BAIER: It is amazing though. If you look back at that, why is somebody not saying, you know what, we got it wrong. Or the media going back and saying we got it wrong. Or -- this was days before an election.
BENSON: I think because it served its purpose, which was to help an election go a certain way. It's hard to get around that. The Biden campaign came out and said this is Russian disinformation. They asserted it. Then you had this backfilling from the experts, which was then cited in a presidential debate. The media did not cover it with very few exceptions. And social media, as Kimberley said, throttled it for a reason. They had their narrative, they had their story. It was completely wrong, and they did what they did because they wanted Joe Biden to win the election.

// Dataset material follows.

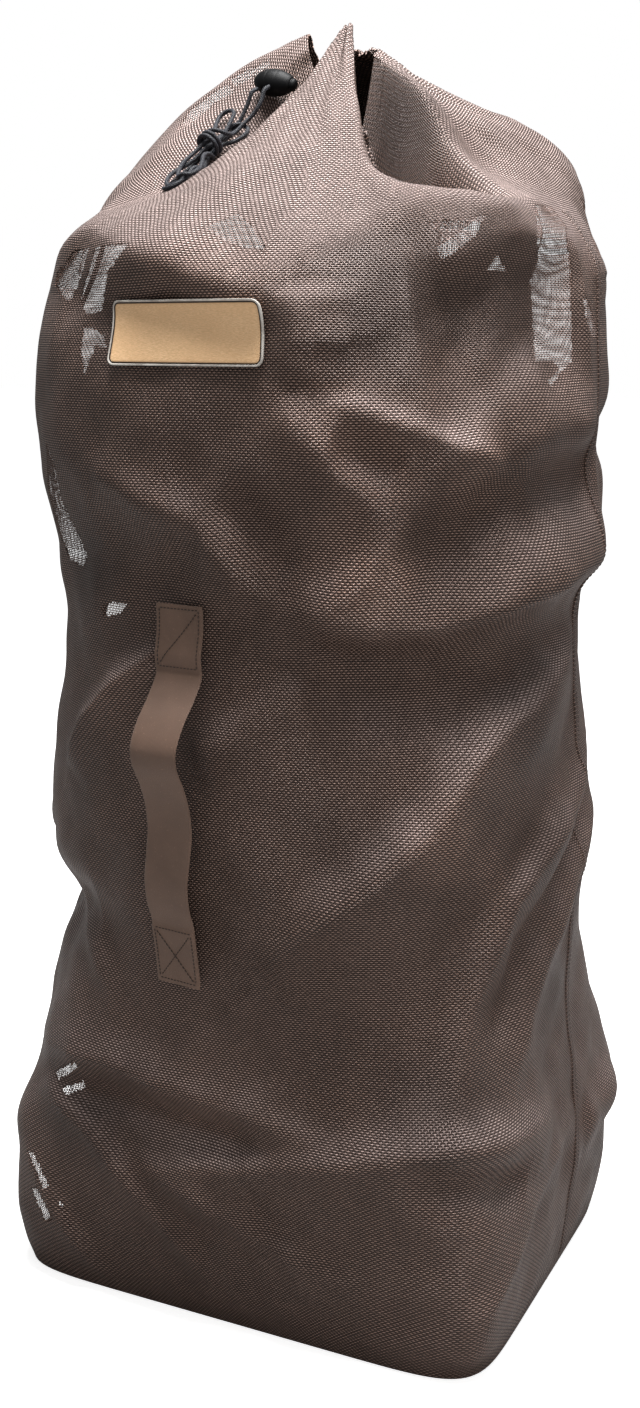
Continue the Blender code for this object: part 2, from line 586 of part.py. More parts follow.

And now that it's plain as day what actually happened here and that they have egg on their face, I think some of these don't really want to grapple with that in a serious way. And you asked the right questions, I think.
BAIER: Yes, I would like to ask more. Harold?
FORD: I was not asked to sign the letter. I didn't sign the letter.
(LAUGHTER)
FORD: It sounds like there are some people that perhaps they should not have signed it. This is why the press should investigate every story with all the vigor and thoroughness they can.
BAIER: If you're a former intel officer, though, you know, you know that signing this letter is going to have some impact.
STRASSEL: Of course he did. That's why he did it. And can I also add, too, not only did they essentially do this, but we had an eyewitness, Bobulinski, at the time that they all ignored as well, too.
BAIER: We'll keep following that. Panel, thank you very much. I wanted to get that in.